Scanning Tunneling Microscope (STMwas first developed in 1981 by Gerd Binning and Heinrich Rohrer at the IBM Zurich Research Laboratory, who earned the Nobel Prize in Physics in 1986. STM primarily utilizes quantum tunneling effects to image surfaces of objects. In STM, a sharp metal tip, consisting of only a few atoms at its apex, is brought to within about 1 nanometer of the sample surface. By applying a voltage between the tip and the sample, electrons can tunnel through the vacuum barrier, generating a tiny tunneling current. As the distance between the tip and the sample changes, the tunneling current exponentially varies with the distance, providing picometer-scale spatial resolution. During STM scanning, as the tip moves across the sample surface, measuring changes in this tunneling current allows the mapping of the surface’s topography. 

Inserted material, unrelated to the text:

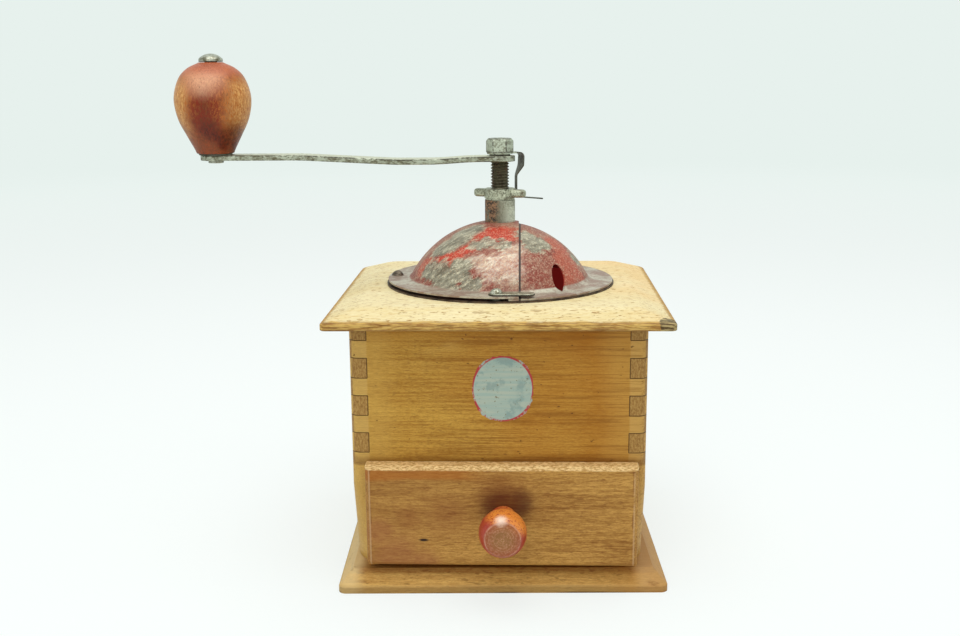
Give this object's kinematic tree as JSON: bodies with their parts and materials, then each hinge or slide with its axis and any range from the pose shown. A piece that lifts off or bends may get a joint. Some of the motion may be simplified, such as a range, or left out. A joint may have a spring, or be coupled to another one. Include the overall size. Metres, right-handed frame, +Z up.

However, the function of STM goes far beyond imaging surface morphology. It can manipulate and move atomic structures to create specific potential wells, enabling the study of interference and
scattering between electrons. Over the past two decades, technological advancements have allowed us to gather rich electronic state information using STM, such as changes in electronic density at the level of single atoms, vacancies, impurities, interfaces, and domain walls. Furthermore, fluctuations in the density of states across a wide area on the material’s surface provide momentum and phase information about electron wavefunctions. This aids in studying coupling effects between electrons-electrons, electrons-phonons, electron spin-orbit interactions, as well as complex many-body effects like superconductivity, charge density waves, and superconducting pairing density waves. Recently, we’ve begun using topological insulators to prepare tips, enabling the direct study of  electron behavior within the framework of relativistic quantum mechanics, laying the groundwork for developing a new generation of dissipationless and spin devices. Based on STM, our primary
research directions employing STM will focus on the following:

 1. Studying quantum critical
behaviors and their control parameters at the single-atomic scale;

2. The Symmetry of Superconducting Order
Parameters and Pairing Mechanisms;

3. The Fundamental Properties and
Applications of Dirac Electrons in Correlated Topological Materials;

4. Developing and Utilizing Novel Probes
to Study Topological and Quantum Magnets.

 

Unisoku 1500 STM system (base temperature
1.5K; magnetic field: 8T)

 

Unisoku 1600 STM system (base temperature
30mK; magnetic field: 9-2-2T)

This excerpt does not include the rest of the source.